The odds on Polymarket for a U.S. recession in 2025 jumped dramatically from 22% to 52% on April 3, marking the most significant single-day rise in recession likelihood on the prediction market this year.
This shift followed the introduction of a comprehensive new trade policy that implements a universal 10% tariff on all imports, along with targeted “reciprocal” tariffs reaching up to 48% on products from 60 nations.
The new policy removes exemptions for sectors typically shielded from such tariffs, including raw materials, medical supplies, and essential industrial components.
Consequently, economists are voicing concerns about a compounding economic fallout across various fronts: increasing input costs, vulnerable supply chains, and waning consumer demand.

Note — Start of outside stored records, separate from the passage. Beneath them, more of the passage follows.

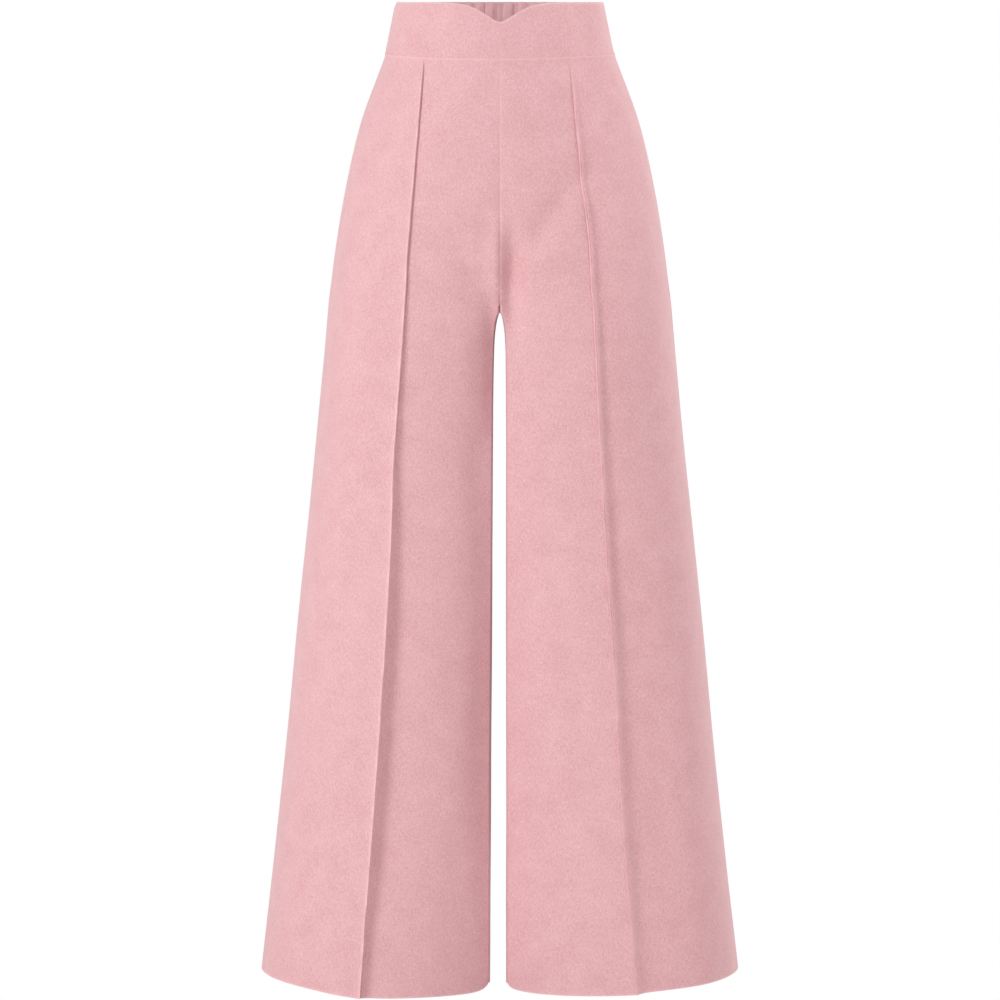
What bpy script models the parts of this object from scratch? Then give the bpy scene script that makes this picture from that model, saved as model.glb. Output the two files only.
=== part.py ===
"""High-waisted palazzo pants, open and hanging as they do when worn, with nobody inside.

Frame: metres, +Z up, the front faces -Y and +X is the wearer's left. The origin is the middle of the waist, half
way up the waistband at the side seams. Lengths below are millimetres, and angles are degrees.

A leg is cut in two panels, front and back. Each panel is a stack of nearly level rows that run from the side seam
to the inner edge, which is the centre seam above the fork and the inseam below it. A row is two smooth arcs that
meet in the panel's middle: at the pin tuck in front, and at the fullest part of the seat behind. Beside the other
leg the front breaks at a crease, and runs straight back from there to the inseam.
"""

import math
from bisect import bisect_right

import bmesh
import bpy
from mathutils import Vector

MM = 0.001

# Cloth and sewing
LEG_CLOTH = 1.6
BAND_CLOTH = 2.4  # the waistband is two layers of cloth
SEAM_GAP = 0.3

# V-shaped dip in the middle of the front waistband
NOTCH_DEPTH = 22.6
NOTCH_SPREAD = 28.4  # this far from the middle it is about a third as deep
NOTCH_SWEEP = 1.55  # 1 gives a sharp point, and 2 gives a round one

# Pin tuck down the middle of each front
TUCK_HALF_WIDTH = 2.4
TUCK_HEIGHT_AT_WAIST = 2.0
TUCK_HEIGHT = 3.0
TUCK_GROWS_OVER = 150.0

# The back waistband is drawn in by elastic, and its gathers run out in soft flutes down the seat
GATHERS_PER_SIDE = 12
GATHER_DEPTH = 1.8
GATHERS_GROW_OVER = 0.33  # of the way from the side seam to the middle of that side's back
FLUTES_PER_SIDE = 6
FLUTE_DEPTH = 3.2
FLUTE_LENGTH = 130.0
UNEVENNESS = 0.03

# Between the legs
LEG_GAP_HALF = 6.9
LEG_GAP_EASE = 17.0  # the gap opens to most of its width in about this far below the fork
LEG_GAP_FLARE = 0.003  # and grows by this share of the drop on top of that
INSEAM_HEM_Y = 6.0
INSEAM_HEM_Z = -1070.5

# The centre seam, as y and z of the points of Bezier curves from the waistband down to the fork. The front has two:
# one down to a lip, and one from there back under the body.
FORK = (20.0, -317.0)
LIP = (-105.0, -319.0)
FRONT_RISE = ((-100.0, -51.0), (-115.0, -140.0), (-117.0, -262.0), LIP, (-63.0, -318.3), (-22.0, -317.7), FORK)
BACK_RISE = ((100.0, -14.0), (142.0, -150.0), (128.0, -318.0), FORK)
LIP_SHARE = 0.8  # share of the front's rise above the lip

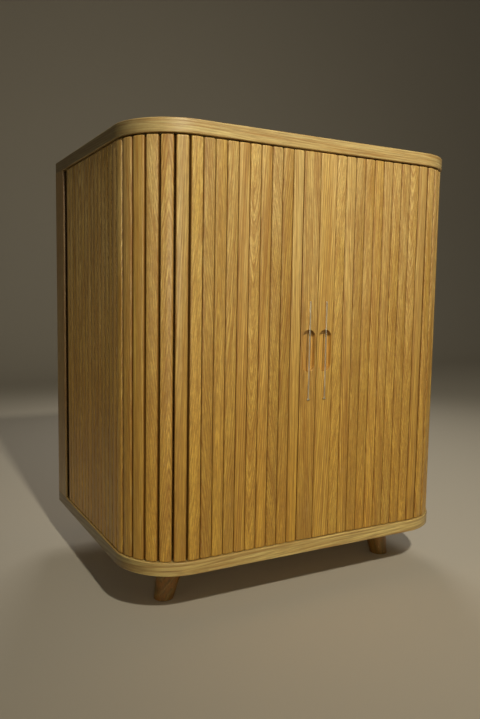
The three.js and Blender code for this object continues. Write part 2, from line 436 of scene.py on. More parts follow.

In the short term, these tariffs create inflationary pressure as costs are passed on to consumers for items like electronics, automotive parts, and construction materials.
With core inflation already high and interest rates elevated, these additional price shocks could diminish real disposable income and weaken demand, particularly affecting lower-income groups.
The new policy also amplifies existing supply chain risks, as many targeted imports currently lack domestic alternatives. Rapid development of domestic alternatives or nearshore production remains structurally unattainable in 2025, leading to heightened investor doubts regarding the feasibility and economic justification of the policy.
Despite the administration’s claims surrounding reindustrialization and strategic advantages, analysts have noted that the tariff numbers used to support this reciprocal approach are seemingly inconsistent with data from global economic organizations.
This inconsistency has raised concerns about the validity of the assumptions behind the policy, contributing to fluctuations in prediction markets.